The results in Table 1 are averaged over the entire benchmark suite. To account for the area overhead of the protected implementations, we normalized results by scaling by the ratio of transistors in the protected implementation to the base implementation. For the register file, this factor was ~1.15. For the L1 data cache, this factor was ~1.10. For the TMR adder, this factor was ~3.31. The small magnitudes of the results are due to the large size of the structures with respect to the values we are storing and, in the case of the cache, the low cache miss rates that the benchmark code exhibits.
For all structures, the fault-tolerance increases are significant. The ECC-protected register file is ~8.4 times more hard-fault tolerant than its unprotected counterpart.
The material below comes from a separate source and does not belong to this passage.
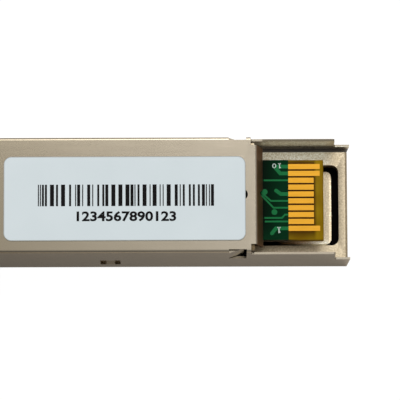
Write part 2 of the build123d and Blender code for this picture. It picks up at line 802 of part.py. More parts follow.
# Pivot pins, pressed into the nose, with flat heads outside the bail's arms
with BuildPart() as pivot_pins:
    for side in (1, -1):
        with BuildSketch(Plane.XZ.offset(-side * pin_root)):
            with Locations((pivot_x, pivot_z)):
                Circle(pivot_radius)
        extrude(amount=-side * (arm_out + running - pin_root))
        with BuildSketch(Plane.XZ.offset(-side * (arm_out + running))):
            with Locations((pivot_x, pivot_z)):
                Circle(pivot_head)
        extrude(amount=-side * pivot_head_height)
save(pivot_pins, "pivot_pins")

# Bail: two arms from the pivots to a cross bar in front of the roof side of the nose.
# Each arm carries a drive pin that stands this far before the vertical at rest.
cam_x = pivot_x - cam_radius * math.sin(math.radians(bail_swing / 2))
cam_z = pivot_z + cam_radius * math.cos(math.radians(bail_swing / 2))
eye_radius = 1.15
lobe_radius = 0.8
bar_height = grip_height - 0.4
bar_x = front_x + grip_depth / 2
bar_z = grip_lift + grip_height / 2
bar_corner = 0.9
bar_tail = 1.4
with BuildPart() as bail_frame:
    with BuildSketch(Plane.XY.offset(bar_z - bar_height / 2)):
        tail_x = bar_x + bar_tail
        bar_front = bar_x - arm_sheet / 2
        with BuildLine():
            FilletPolyline((tail_x, arm_out), (bar_front, arm_out), (bar_front, -arm_out),
                           (tail_x, -arm_out), radius=bar_corner)
            Line((tail_x, -arm_out), (tail_x, -arm_in))
            FilletPolyline((tail_x, -arm_in), (bar_front + arm_sheet, -arm_in),
                           (bar_front + arm_sheet, arm_in), (tail_x, arm_in),
                           radius=bar_corner - arm_sheet)
            Line((tail_x, arm_in), (tail_x, arm_out))
        make_face()
    extrude(amount=bar_height)
    for side in (1, -1):
        for hull_ends in (
                ((pivot_x, pivot_z, eye_radius), (cam_x, cam_z, lobe_radius)),
                ((pivot_x, pivot_z, eye_radius), (tail_x - bar_height / 2, bar_z, bar_height / 2))):
            with BuildSketch(Plane.XZ.offset(-side * arm_in)):
                for x, z, radius in hull_ends:
                    with Locations((x, z)):
                        Circle(radius)
                make_hull()
            extrude(amount=-side * arm_sheet)
        with BuildSketch(Plane.XZ.offset(-side * arm_in)):
            with Locations((pivot_x, pivot_z)):
                Circle(pivot_radius + running)
            with Locations((cam_x, cam_z)):
                Circle(cam_pin + 0.02)
        extrude(amount=-side * arm_sheet, mode=Mode.SUBTRACT)
save(bail_frame, "bail_frame")

with BuildPart() as drive_pins:
    for side in (1, -1):
        with BuildSketch(Plane.XZ.offset(-side * (front_half + ear_play))):
            with Locations((cam_x, cam_z)):
                Circle(cam_pin)
        extrude(amount=-side * (arm_out - front_half - ear_play))
save(drive_pins, "drive_pins")

# Grip: soft plastic moulded round the cross bar
with BuildPart() as bail_grip:
    with BuildSketch(Plane.XZ.offset(-grip_half)):
        limits(bar_x - grip_depth / 2, bar_x + grip_depth / 2,
               bar_z - grip_height / 2, bar_z + grip_height / 2, 0.35)
        limits(bar_front, bar_front + arm_sheet, bar_z - bar_height / 2, bar_z + bar_height / 2,
               mode=Mode.SUBTRACT)
    extrude(amount=2 * grip_half)
save(bail_grip, "bail_grip")

# Release slide: stamped plate over the nose, with forked ears and two tines beside the boss
slide_z = bed_z + slide_play
slide_top = slide_z + slide_sheet
ear_out = front_half + ear_play + ear_sheet
fork_half = cam_pin + 0.1
prong = 0.6
ear_front = cam_x - fork_half - prong
ear_rear = cam_x + fork_half + prong
ear_foot = pivot_z + pivot_boss + 0.1
tine_end = latch_x + 0.65
tine_inner = boss_width / 2 + 0.2
tine_outer = slide_half - slide_play
web_end = latch_x - slide_travel - 0.15
wedge = 0.35
wedge_length = 1.3
wedge_rise = 0.3
wedge_fall = 0.6
guide_length = 1.3
guide_end = groove_end - slide_travel - 0.1
with BuildPart() as release_slide:
    with BuildSketch(Plane.XY.offset(slide_z)):
        limits(ear_front, ear_rear, -ear_out, ear_out)
        limits(ear_rear, web_end, -tine_outer, tine_outer)
        for side in (1, -1):
            low, high = sorted((side * tine_inner, side * tine_outer))
            limits(web_end, tine_end, low, high)
    extrude(amount=slide_sheet)
    with BuildSketch(Plane.XY.offset(slide_z)):
        limits(guide_end - guide_length, guide_end,
               -tine_outer - lip_groove, tine_outer + lip_groove)
    extrude(amount=slide_sheet / 2 - slide_play)
    for side in (1, -1):
        # Wedge that lifts a cage's latch tongue, on the tip of each tine
        with BuildSketch(Plane.XZ.offset(-max(side * tine_inner, side * tine_outer))):
            with BuildLine():
                Polyline((tine_end - wedge_length, slide_top),
                         (tine_end - wedge_length + wedge_rise, slide_top + wedge),
                         (tine_end - wedge_fall, slide_top + wedge),
                         (tine_end, slide_z + wedge / 2),
                         (tine_end - wedge_length, slide_z + wedge / 2), close=True)
            make_face()
        extrude(amount=tine_outer - tine_inner)
        with BuildSketch(Plane.XZ.offset(-side * (ear_out - ear_sheet))):
            limits(ear_front, ear_rear, ear_foot, slide_top)
            limits(cam_x - fork_half, cam_x + fork_half,
                   ear_foot, pivot_z + cam_radius + cam_pin + 0.1, mode=Mode.SUBTRACT)
        extrude(amount=-side * ear_sheet)
    ear_bends = release_slide.edges().filter_by(Axis.X).filter_by_position(
        Axis.Z, slide_top - running, slide_top + running)
    fillet([bend for bend in ear_bends if abs(bend.center().Y) > front_half], ear_sheet - ear_play)
save(release_slide, "release_slide")
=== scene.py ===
import json
import math

import bmesh
import bpy
from mathutils import Matrix, Vector

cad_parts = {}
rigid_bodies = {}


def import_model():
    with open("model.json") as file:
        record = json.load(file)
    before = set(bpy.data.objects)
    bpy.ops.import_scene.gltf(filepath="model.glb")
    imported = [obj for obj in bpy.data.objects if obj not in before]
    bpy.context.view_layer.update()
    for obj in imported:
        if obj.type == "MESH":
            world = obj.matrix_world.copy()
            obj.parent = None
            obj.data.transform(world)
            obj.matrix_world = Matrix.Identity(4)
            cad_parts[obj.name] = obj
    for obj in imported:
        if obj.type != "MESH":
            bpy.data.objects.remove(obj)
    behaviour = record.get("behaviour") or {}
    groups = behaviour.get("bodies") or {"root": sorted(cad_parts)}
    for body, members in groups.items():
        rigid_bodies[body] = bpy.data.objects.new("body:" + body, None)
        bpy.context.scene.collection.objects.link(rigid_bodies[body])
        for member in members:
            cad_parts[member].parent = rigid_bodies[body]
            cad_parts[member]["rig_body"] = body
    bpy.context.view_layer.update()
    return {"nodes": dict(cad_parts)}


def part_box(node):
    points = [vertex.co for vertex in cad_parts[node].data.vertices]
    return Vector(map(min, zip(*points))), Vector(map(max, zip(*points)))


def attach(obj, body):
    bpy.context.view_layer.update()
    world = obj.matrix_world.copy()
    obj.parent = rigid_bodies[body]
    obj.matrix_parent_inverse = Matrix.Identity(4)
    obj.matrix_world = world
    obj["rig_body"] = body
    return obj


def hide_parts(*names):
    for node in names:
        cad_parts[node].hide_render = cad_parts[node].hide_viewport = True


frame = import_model()
MM = 0.001


# Cast base: tray, nose and rear deck in one zinc die casting, tumbled and nickel plated.
# The plating keeps the fine orange-peel skin of the mould, so flats glitter softly
# and only the corners are rubbed smooth.
def linear(code):
    """The linear colour of an sRGB hex value."""
    parts = [int(code[i:i + 2], 16) / 255 for i in (1, 3, 5)]
    return (*(c / 12.92 if c <= 0.04045 else ((c + 0.055) / 1.055) ** 2.4 for c in parts), 1.0)


def add_node(owner, kind, inputs=None, **settings):
    """Adds one node; inputs maps a socket's name or number to its value or its source socket."""
    tree = getattr(owner, "node_tree", owner)
    node = tree.nodes.new(kind)
    for key, value in settings.items():
        setattr(node, key, value)
    for key, value in (inputs or {}).items():
        if isinstance(value, bpy.types.NodeSocket):
            tree.links.new(value, node.inputs[key])
        else:
            node.inputs[key].default_value = value
    return node


def start_material(name):
    """An empty material with its output node."""
    made = bpy.data.materials.new(name)
    made.use_nodes = True
    made.node_tree.nodes.clear()
    add_node(made, "ShaderNodeOutputMaterial")
    return made


def close_material(made, shader):
    """Links a shader to the material's output."""
    out = next(n for n in made.node_tree.nodes if n.type == "OUTPUT_MATERIAL")
    made.node_tree.links.new(shader.outputs[0], out.inputs["Surface"])
    return made


def per_mm(size):
    """Noise scale for grains of this many millimetres."""
    return 1 / (size * MM)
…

The ECC-protected L1 data cache is ~5.8 times more hard-fault tolerant than its unprotected counterpart. Finally, the TMR-protected adder is ~2.8 times more hard-fault tolerant.
CONCLUSIONS
With the development of H-AVF, we have provided a generalpurpose metric for the microarchitect. It can be used first to evaluate whether a particular sub-structure in the microprocessor will benefit from hardening. It can then be used, either by itself or composed with other design metrics, to compare hard-fault tolerant designs to provide a quantitative basis for comparison of competing designs.